▶ [To do] The complete listing should be restated exactly.
-- start of Source data --
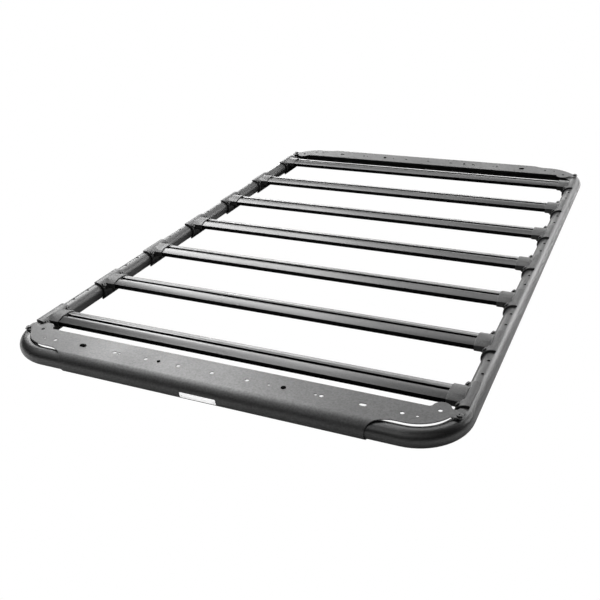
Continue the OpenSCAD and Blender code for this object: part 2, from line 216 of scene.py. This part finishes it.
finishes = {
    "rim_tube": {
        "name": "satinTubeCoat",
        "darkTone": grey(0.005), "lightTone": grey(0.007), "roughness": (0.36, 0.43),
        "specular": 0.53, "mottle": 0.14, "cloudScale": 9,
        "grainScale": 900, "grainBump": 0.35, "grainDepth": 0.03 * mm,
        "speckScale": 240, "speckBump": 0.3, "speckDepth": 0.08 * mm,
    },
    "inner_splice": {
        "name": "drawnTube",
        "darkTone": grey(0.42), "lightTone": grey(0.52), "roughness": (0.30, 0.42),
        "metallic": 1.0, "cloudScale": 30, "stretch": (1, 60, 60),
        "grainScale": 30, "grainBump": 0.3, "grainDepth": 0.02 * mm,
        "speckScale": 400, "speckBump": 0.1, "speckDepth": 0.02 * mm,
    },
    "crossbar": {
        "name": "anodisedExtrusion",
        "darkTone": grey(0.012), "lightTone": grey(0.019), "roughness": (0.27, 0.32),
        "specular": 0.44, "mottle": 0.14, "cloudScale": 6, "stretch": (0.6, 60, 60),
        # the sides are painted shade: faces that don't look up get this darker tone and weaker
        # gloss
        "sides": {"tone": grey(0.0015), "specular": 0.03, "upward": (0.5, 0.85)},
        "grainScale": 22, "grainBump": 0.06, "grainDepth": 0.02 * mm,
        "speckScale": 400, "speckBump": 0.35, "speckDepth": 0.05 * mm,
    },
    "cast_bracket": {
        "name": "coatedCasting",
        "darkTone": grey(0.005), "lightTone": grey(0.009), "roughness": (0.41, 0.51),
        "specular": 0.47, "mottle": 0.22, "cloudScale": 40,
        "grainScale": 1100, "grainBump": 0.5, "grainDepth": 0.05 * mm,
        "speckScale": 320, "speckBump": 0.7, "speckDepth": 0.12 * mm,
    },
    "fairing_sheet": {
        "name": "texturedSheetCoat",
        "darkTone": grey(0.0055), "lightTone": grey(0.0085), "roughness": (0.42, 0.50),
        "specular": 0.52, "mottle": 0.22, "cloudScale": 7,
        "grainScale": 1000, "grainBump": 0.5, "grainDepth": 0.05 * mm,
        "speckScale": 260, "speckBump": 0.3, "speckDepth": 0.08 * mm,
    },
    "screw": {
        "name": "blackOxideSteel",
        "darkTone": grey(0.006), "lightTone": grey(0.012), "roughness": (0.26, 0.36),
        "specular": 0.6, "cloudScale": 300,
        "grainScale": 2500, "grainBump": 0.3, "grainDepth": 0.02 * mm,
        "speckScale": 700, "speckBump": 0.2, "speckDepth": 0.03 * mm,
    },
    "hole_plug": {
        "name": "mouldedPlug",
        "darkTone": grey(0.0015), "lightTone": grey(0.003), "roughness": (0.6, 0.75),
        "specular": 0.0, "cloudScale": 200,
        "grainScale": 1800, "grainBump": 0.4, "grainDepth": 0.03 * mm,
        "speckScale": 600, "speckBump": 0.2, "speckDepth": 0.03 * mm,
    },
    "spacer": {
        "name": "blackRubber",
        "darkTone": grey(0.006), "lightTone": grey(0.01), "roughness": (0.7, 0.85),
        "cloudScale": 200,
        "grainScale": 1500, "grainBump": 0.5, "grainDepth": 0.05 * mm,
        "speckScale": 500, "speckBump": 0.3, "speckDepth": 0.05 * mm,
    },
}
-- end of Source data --
▶ [Reply]
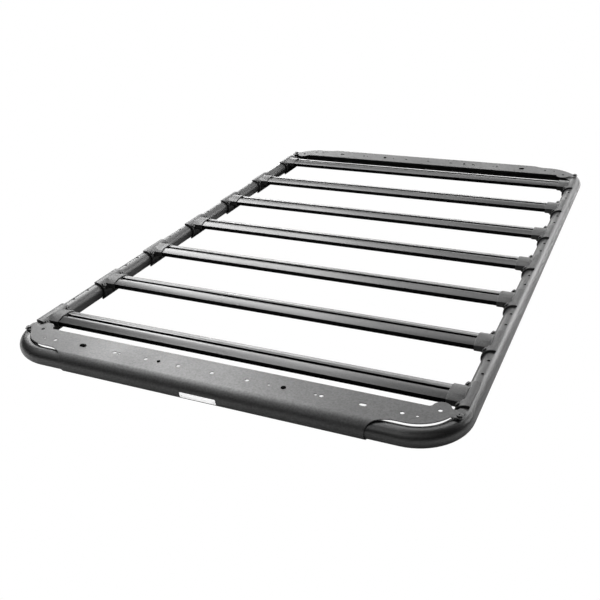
Continue the OpenSCAD and Blender code for this object: part 2, from line 216 of scene.py. This part finishes it.
finishes = {
    "rim_tube": {
        "name": "satinTubeCoat",
        "darkTone": grey(0.005), "lightTone": grey(0.007), "roughness": (0.36, 0.43),
        "specular": 0.53, "mottle": 0.14, "cloudScale": 9,
        "grainScale": 900, "grainBump": 0.35, "grainDepth": 0.03 * mm,
        "speckScale": 240, "speckBump": 0.3, "speckDepth": 0.08 * mm,
    },
    "inner_splice": {
        "name": "drawnTube",
        "darkTone": grey(0.42), "lightTone": grey(0.52), "roughness": (0.30, 0.42),
        "metallic": 1.0, "cloudScale": 30, "stretch": (1, 60, 60),
        "grainScale": 30, "grainBump": 0.3, "grainDepth": 0.02 * mm,
        "speckScale": 400, "speckBump": 0.1, "speckDepth": 0.02 * mm,
    },
    "crossbar": {
        "name": "anodisedExtrusion",
        "darkTone": grey(0.012), "lightTone": grey(0.019), "roughness": (0.27, 0.32),
        "specular": 0.44, "mottle": 0.14, "cloudScale": 6, "stretch": (0.6, 60, 60),
        # the sides are painted shade: faces that don't look up get this darker tone and weaker
        # gloss
        "sides": {"tone": grey(0.0015), "specular": 0.03, "upward": (0.5, 0.85)},
        "grainScale": 22, "grainBump": 0.06, "grainDepth": 0.02 * mm,
        "speckScale": 400, "speckBump": 0.35, "speckDepth": 0.05 * mm,
    },
    "cast_bracket": {
        "name": "coatedCasting",
        "darkTone": grey(0.005), "lightTone": grey(0.009), "roughness": (0.41, 0.51),
        "specular": 0.47, "mottle": 0.22, "cloudScale": 40,
        "grainScale": 1100, "grainBump": 0.5, "grainDepth": 0.05 * mm,
        "speckScale": 320, "speckBump": 0.7, "speckDepth": 0.12 * mm,
    },
    "fairing_sheet": {
        "name": "texturedSheetCoat",
        "darkTone": grey(0.0055), "lightTone": grey(0.0085), "roughness": (0.42, 0.50),
        "specular": 0.52, "mottle": 0.22, "cloudScale": 7,
        "grainScale": 1000, "grainBump": 0.5, "grainDepth": 0.05 * mm,
        "speckScale": 260, "speckBump": 0.3, "speckDepth": 0.08 * mm,
    },
    "screw": {
        "name": "blackOxideSteel",
        "darkTone": grey(0.006), "lightTone": grey(0.012), "roughness": (0.26, 0.36),
        "specular": 0.6, "cloudScale": 300,
        "grainScale": 2500, "grainBump": 0.3, "grainDepth": 0.02 * mm,
        "speckScale": 700, "speckBump": 0.2, "speckDepth": 0.03 * mm,
    },
    "hole_plug": {
        "name": "mouldedPlug",
        "darkTone": grey(0.0015), "lightTone": grey(0.003), "roughness": (0.6, 0.75),
        "specular": 0.0, "cloudScale": 200,
        "grainScale": 1800, "grainBump": 0.4, "grainDepth": 0.03 * mm,
        "speckScale": 600, "speckBump": 0.2, "speckDepth": 0.03 * mm,
    },
    "spacer": {
        "name": "blackRubber",
        "darkTone": grey(0.006), "lightTone": grey(0.01), "roughness": (0.7, 0.85),
        "cloudScale": 200,
        "grainScale": 1500, "grainBump": 0.5, "grainDepth": 0.05 * mm,
        "speckScale": 500, "speckBump": 0.3, "speckDepth": 0.05 * mm,
    },
}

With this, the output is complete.